====== PROVIDED DATA

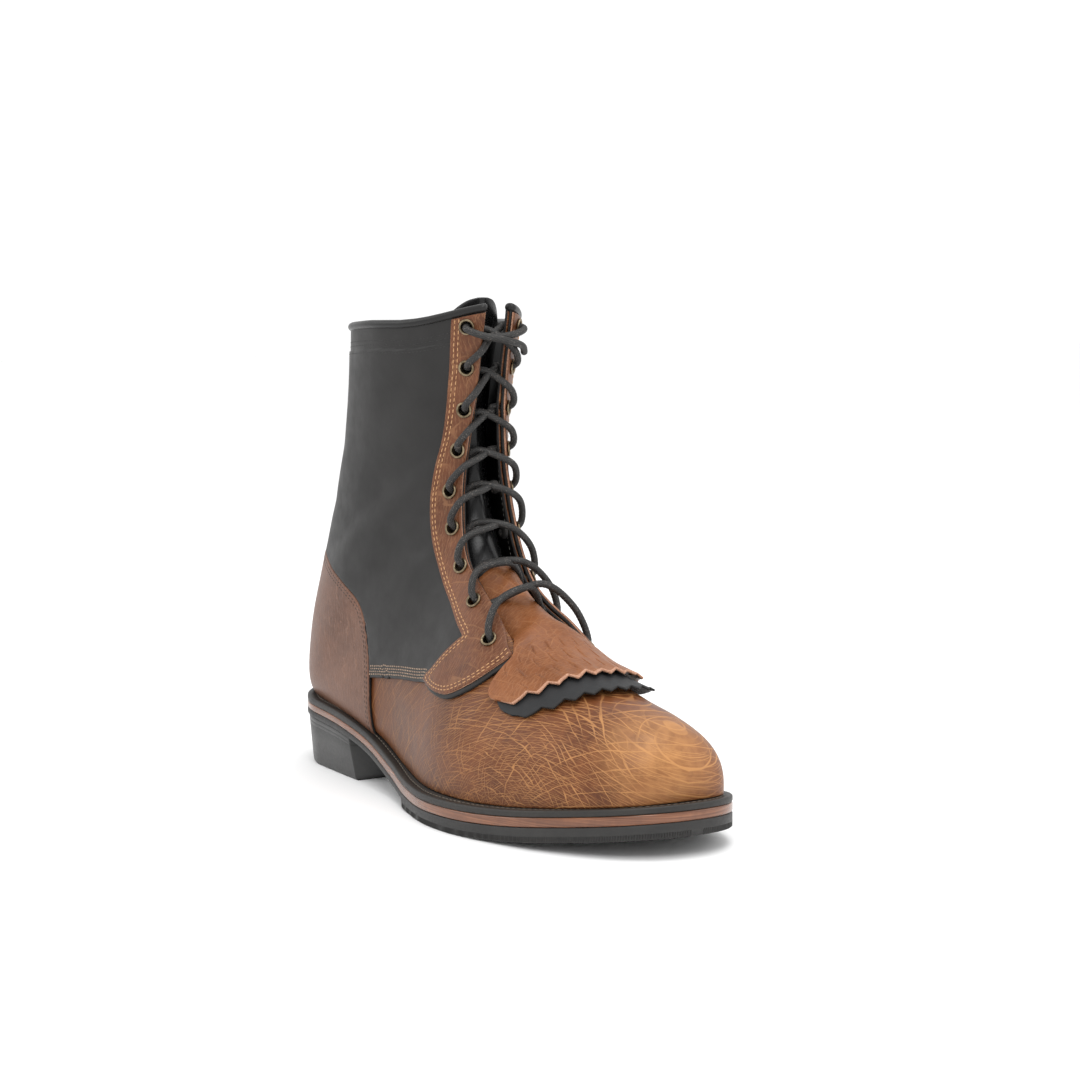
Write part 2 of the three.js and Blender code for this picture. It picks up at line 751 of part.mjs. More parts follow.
// Lace strand through hand-placed points
function strand(points) {
  const circle = [];
  for (let k = 0; k < LACE_SIDES; k += 1) {
    const angle = (2 * Math.PI * k) / LACE_SIDES;
    circle.push(new THREE.Vector2(Math.cos(angle), Math.sin(angle)).multiplyScalar(LACE / 2));
  }
  const path = new THREE.CatmullRomCurve3(points, false, "centripetal");
  return solid(new THREE.ExtrudeGeometry(new THREE.Shape(circle), { steps: LACE_STEPS, extrudePath: path }));
}

const laceOverEyelet = eyeletSeat + FLANGE + SEAM + LACE / 2;
const laceOverEdge = eyestayOut + 2 * SEAM + LACE / 2;
const laceUnderEdge = -WALL - SEAM - LACE / 2;
const laceUnderEyelet = laceUnderEdge - 2 * SEAM;

// Strand from a lower eyelet, over its own edge and under the other edge, to the next eyelet above
function crossing(lower, upper, side, rise) {
  const [lowT] = EYELET_PLACES[lower];
  const [highT] = EYELET_PLACES[upper];
  const at = (share) => lowT + (highT - lowT) * share;
  const middle = offsetPoint(at(0.55), besideEdge(at(0.55), side, -1.2), laceOverEdge)
    .lerp(offsetPoint(at(0.7), besideEdge(at(0.7), -side, -1.6), laceUnderEdge), 0.5);
  return strand([
    offsetPoint(lowT, eyeletAngle(EYELET_PLACES[lower], side), laceOverEyelet),
    offsetPoint(at(0.4), besideEdge(at(0.4), side, 0.5), laceOverEdge + 0.6),
    offsetPoint(at(0.5), besideEdge(at(0.5), side, -2.8), laceOverEdge + 0.3),
    middle.addScaledVector(formNormal(at(0.6), 0), rise),
    offsetPoint(at(0.75), besideEdge(at(0.75), -side, -2.4), laceUnderEdge - 0.4),
    offsetPoint(at(0.85), besideEdge(at(0.85), -side, 1), laceUnderEdge - 0.2),
    offsetPoint(highT, eyeletAngle(EYELET_PLACES[upper], -side), laceUnderEyelet),
  ]);
}

function makeCrossing(row) {
  const rise = LACE_RISE * clamp((row - 2) / 5, 0, 1);
  return surface(crossing(row + 1, row, 1, rise).add(crossing(row + 1, row, -1, rise)));
}

// The two ends cross once more below the top eyelets: one over both edges, the other under the outer edge
function makeTopCrossing() {
  const place = EYELET_PLACES[0];
  const [t] = place;
  const raised = laceOverEdge + LACE;
  const outer = strand([
    offsetPoint(t, eyeletAngle(place, 1), laceOverEyelet),
    offsetPoint(t - 0.35, besideEdge(t - 0.35, 1, 0), raised),
    offsetPoint(t - 0.65, 0, raised),
    offsetPoint(t - 0.85, besideEdge(t - 0.85, -1, 0), raised),
    offsetPoint(t - 1.05, besideEdge(t - 1.05, -1, 5), raised - 1),
  ]);
  const inner = strand([
    offsetPoint(t, eyeletAngle(place, -1), laceOverEyelet),
    offsetPoint(t - 0.25, besideEdge(t - 0.25, -1, 0), raised - 1.5),
    offsetPoint(t - 0.5, 0, raised - 1.5),
    offsetPoint(t - 0.58, besideEdge(t - 0.58, 1, -3), laceOverEdge + 0.6),
  ]);
  return surface(outer.add(inner));
}

function buildBoot() {
  const boot = new THREE.Group();
  const add = (name, geometry, color, roughness, metalness = 0) => {
    const mesh = new THREE.Mesh(geometry, new THREE.MeshStandardMaterial({ color, roughness, metalness }));
    mesh.name = name;
    boot.add(mesh);
  };
  add("outsole", plate({
    top: outsoleTop,
    bottom: outsoleBottom,
    extra: [TREAD_START / SOLE_LENGTH, (TREAD_START + TREAD_STEP) / SOLE_LENGTH],
  }), 0x1c1b1a, 0.6);
  add("midsole", plate({ top: midsoleTop, bottom: midsoleBottom }), 0x8a5a36, 0.35);
  add("welt", makeWelt(), 0x1a1816, 0.55);
  add("heel", makeHeel(), 0x2a2928, 0.5);
  add("insole", makeInsole(), 0xb08050, 0.8);
  add("upper", makeUpper(), 0x8f5a38, 0.5);
  add("quarters", makeQuarters(), 0x343331, 0.45);
  add("counter", makeCounter(), 0x7d5138, 0.5);
  add("eyestay_lateral", makeEyestay(1), 0x9a6038, 0.5);
  add("eyestay_medial", makeEyestay(-1), 0x9a6038, 0.5);
  add("collar_binding", makeBinding(), 0x2b2a29, 0.45);
  add("tongue", makeTongue(), 0x1d1d1e, 0.35);
  add("kiltie_top", makeKiltie(KILTIE_ROWS, kiltieTop, KILTIE), 0xa06a44, 0.5);
  add("kiltie_under", makeKiltie(KILTIE_UNDER_ROWS, kiltieUnder, KILTIE_UNDER), 0x2a2a2b, 0.5);
  EYELET_PLACES.forEach((place, i) => {
    add(`eyelet_lateral_${i + 1}`, makeEyelet(place, 1), 0x6e6250, 0.4, 0.9);
    add(`eyelet_medial_${i + 1}`, makeEyelet(place, -1), 0x6e6250, 0.4, 0.9);
  });
  for (let row = 0; row + 1 < EYELET_PLACES.length; row += 1) {
    add(`lace_cross_${row + 1}`, makeCrossing(row), 0x1b1b1c, 0.7);
  }
  add("lace_cross_top", makeTopCrossing(), 0x1b1b1c, 0.7);
  const box = new THREE.Box3().setFromObject(boot);
  const centre = box.getCenter(new THREE.Vector3());
  boot.children.forEach((mesh) => mesh.geometry.translate(-centre.x, -centre.y, -box.min.z));
  return boot;
}

export default buildBoot();
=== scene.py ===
"""Lace-up packer boot for the right foot: fine leather, rubber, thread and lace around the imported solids.

Lengths in this file are millimetres in the boot's own frame: toe to -Y, outer side of the foot to -X, +Z up.
They are moved by SHIFT and turned into metres when a mesh is made.
"""

import math

import bpy
import numpy as np
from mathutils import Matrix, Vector


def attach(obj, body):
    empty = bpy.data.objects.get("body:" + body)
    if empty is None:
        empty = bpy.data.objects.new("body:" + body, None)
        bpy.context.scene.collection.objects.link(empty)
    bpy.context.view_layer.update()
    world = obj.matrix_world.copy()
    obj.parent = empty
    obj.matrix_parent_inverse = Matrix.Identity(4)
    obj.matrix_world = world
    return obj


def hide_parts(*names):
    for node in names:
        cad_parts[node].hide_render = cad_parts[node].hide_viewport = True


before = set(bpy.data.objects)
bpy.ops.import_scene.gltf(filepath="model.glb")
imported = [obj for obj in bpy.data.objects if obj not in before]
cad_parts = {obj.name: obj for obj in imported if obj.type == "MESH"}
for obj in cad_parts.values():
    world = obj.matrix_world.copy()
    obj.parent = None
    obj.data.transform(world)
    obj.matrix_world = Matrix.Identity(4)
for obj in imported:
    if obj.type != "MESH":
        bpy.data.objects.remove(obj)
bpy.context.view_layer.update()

# Main sizes, the same as the solids have
SOLE_LENGTH = 300.0
BALL_WIDTH = 103.0
UPPER_HEIGHT = 212.0
VAMP_HEIGHT = 77.0
SHAFT_WIDTH = 62.0
HEEL_RISE = 20.8
TOE_SPRING = 9.4
WELT = 3.0
MIDSOLE = 4.3
MIDSOLE_HEEL = 3.3
OUTSOLE = 6.7
OUTSOLE_WAIST = 3.0
TREAD_START = 148.0
TREAD_STEP = 1.5
HEEL_LENGTH = 79.0
HEEL_BREAST = 4.0
HEEL_INSET = 2.4
SEAM = 0.3
WALL = 1.8
QUARTER = 1.0
EYESTAY = 1.2
COUNTER = 1.7
BINDING = 1.0
BINDING_COVER = 2.7
BINDING_MIDDLE = 2.1
STITCH_LIFT = 0.02
PANEL_STITCH_FRONT = -57
COUNTER_STITCH_TOP, COUNTER_STITCH_FRONT = 76, -9
QUARTER_EDGE = 2.0
TONGUE = 1.7
TONGUE_WIDTH = 50.0
KILTIE = 1.2
KILTIE_UNDER = 1.0
KILTIE_LIFT = 0.7
KILTIE_WIDTH = 70.0
EYELET_BARREL = 5.6
EYELET_FLANGE = 8.8
EYELET_TRIM = 0.7
FLANGE = 0.7
LACE = 3.2
LACE_RISE = 13.0
STACK = WELT + MIDSOLE + OUTSOLE
HALF = SOLE_LENGTH / 2
FAR = SOLE_LENGTH
HEEL_ROUND = 0.12
TOE_ROUND = 0.2
TOE_POWER = 2.25
MM = 0.001
SHIFT = np.array([-1.2411, -0.12, 0.0])

# Sole outline: share of the length, then centre shift and half width as shares of the ball's width
OUTLINE = np.array([
    [0.0, 0.016, 0.303], [0.12, 0.011, 0.318], [0.22, -0.006, 0.32], [0.32, -0.034, 0.306],
    [0.42, -0.06, 0.322], [0.52, -0.068, 0.393], [0.6, -0.052, 0.463], [0.67, -0.023, 0.5],
    [0.74, 0.005, 0.495], [0.82, 0.037, 0.461], [0.9, 0.074, 0.428], [1.0, 0.111, 0.404],
])
# Top of the welt: share of the length, of the heel rise, of the toe spring, and of the midsole's growth
LIFT = np.array([
    [0.0, 1.0, 0.0, 0.0], [0.12, 0.905, 0.0, 0.0], [0.22, 0.8, 0.0, 0.05], [0.32, 0.55, 0.0, 0.3],
    [0.42, 0.2, 0.0, 0.8], [0.52, 0.0, 0.0, 1.0], [0.68, 0.0, 0.0, 1.0], [0.78, 0.0, 0.15, 1.0],
    [0.88, 0.0, 0.5, 1.0], [1.0, 0.0, 1.0, 1.0],
])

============

● **DIRECTION**
Read the data above. Pull out each line in which the string "body" appears.

● **OUTPUT FOR THIS EXERCISE**
def attach(obj, body):
    empty = bpy.data.objects.get("body:" + body)
        empty = bpy.data.objects.new("body:" + body, None)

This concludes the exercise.